Sir Arthur Conan Doyle  had become aware of the Cottingley photos at about the same time that he’d been commissioned by THE STRAND MAGAZINE to write an article on fairies for their Christmas issue. Just as Gardner had done, Doyle took the photos to various experts in an effort to determine their authenticity.  Kodak declined to issue a certificate of authenticity, as did another photographic company, Ilford. 

Gardner and Doyle wanted desperately to believe the the photos were genuine.  They concluded that the fairies in the photos must have been real because only one out of the three experts’ they’d queried had reported unequivocally that there was “some evidence of faking”.  Gardner and Doyle heard what they wanted to hear.

In July 1920 the two cousins Elsie and Frances spent a school holiday together in Cottingley so that they could take more photos of the fairies.  Bad weather kept the girls, and presumably the fairies, indoors until mid-August.  The girls insisted that the fairies wouldn’t show themselves if others were watching, and so Elsie’s mother was persuaded to visit her sister’s home for tea leaving the two girls alone.

While Elsie’s mom was enjoying her tea the two girls were busying taking photos..  The first photo was entitled “Frances and the Leaping Fairy” and shows Frances in profile with a winged fairy close to her nose. 

The second photo “Fairy Offering Posy of Harebells to Elsie” shows a fairy offering Elsie a flower.

The third photo “Fairies and Their Sun-Bath” was taken two days later and shows only fairies.

The photographic plates were packed in cotton and sent off to Gardner in London who received them with joy.  He contacted Conan Doyle, who was on a book tour in Melbourne, with the good news.
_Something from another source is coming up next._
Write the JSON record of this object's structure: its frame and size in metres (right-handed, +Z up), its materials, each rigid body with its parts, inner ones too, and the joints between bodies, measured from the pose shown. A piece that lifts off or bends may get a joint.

Doyle responded:

“My heart was gladdened when out here in far Australia I had your note and the three wonderful pictures which are confirmatory of our published results. When our fairies are admitted other psychic phenomena will find a more ready acceptance … We have had continued messages at séances for some time that a visible sign was coming through.”

Conan Doyle used the 1920 photos for a second article in THE STRAND MAGAZINE, and subsequently used the photos and the STRAND article to form the basis of his 1922 book THE COMING OF THE FAIRIES          

Many of the adults around Elsie and Frances continued to believe in fairies – they wrote books and held séances; but what about Elsie and Frances the fairy photographers?  Had they faked the photos?  Of course they had. The Cottingley fairies bear an uncanny resemblance to illustrations from PRINCESS MARY’S GIFT BOOK, don’t you think?

The controversy over the Cottingley photos continued without Elsie and Frances — the two girls grew up, married, and lived abroad for years.  In 1985 the cousins were  interviewed for Arthur C. Clarke’s WORLD OF STRANGE POWERS. Elsie said that she and Frances were too embarrassed to confess the truth after they’d succeeded in fooling Sir Arthur Conan Doyle. She went on to say: Two village kids and a brilliant man like Conan Doyle – well, we could only keep quiet.”

 

Frances said: “I never even thought of it as being a fraud – it was just Elsie and I having a bit of fun and I can’t understand to this day why they were taken in – they wanted to be taken in.”

Conan Doyle showed the Cottingley photos to physicist and psychical researcher Sir Oliver Lodge, who believed the photos to be fake.  Sir Oliver thought that a troupe of (tiny?) dancers had masqueraded as fairies, and in particular he expressed doubt as to their “distinctly Parisienne” hairstyles. Despite Lodge’s opinion, Sir Arthur Conan Doyle remained a true believer in spiritualism and in the existence of fairies to the end of his life. 

I don’t believe in fairies, but I do believe in the indefatigability of the human spirit in the face of unimaginable horror and tragedy.  If the human spirit occasionally needs to manifest itself in sweet-faced little beings with wings, that’s fine with me.

Another of the skeptics of the Cottingley photographs noted that the fairies “looked suspiciously like the traditional fairies of nursery tales” and that they had “very fashionable hairstyles” – which brings us full circle to the  adorable, and stylishly coiffed, fairies on the Will-O-Wisp hair net advertisement.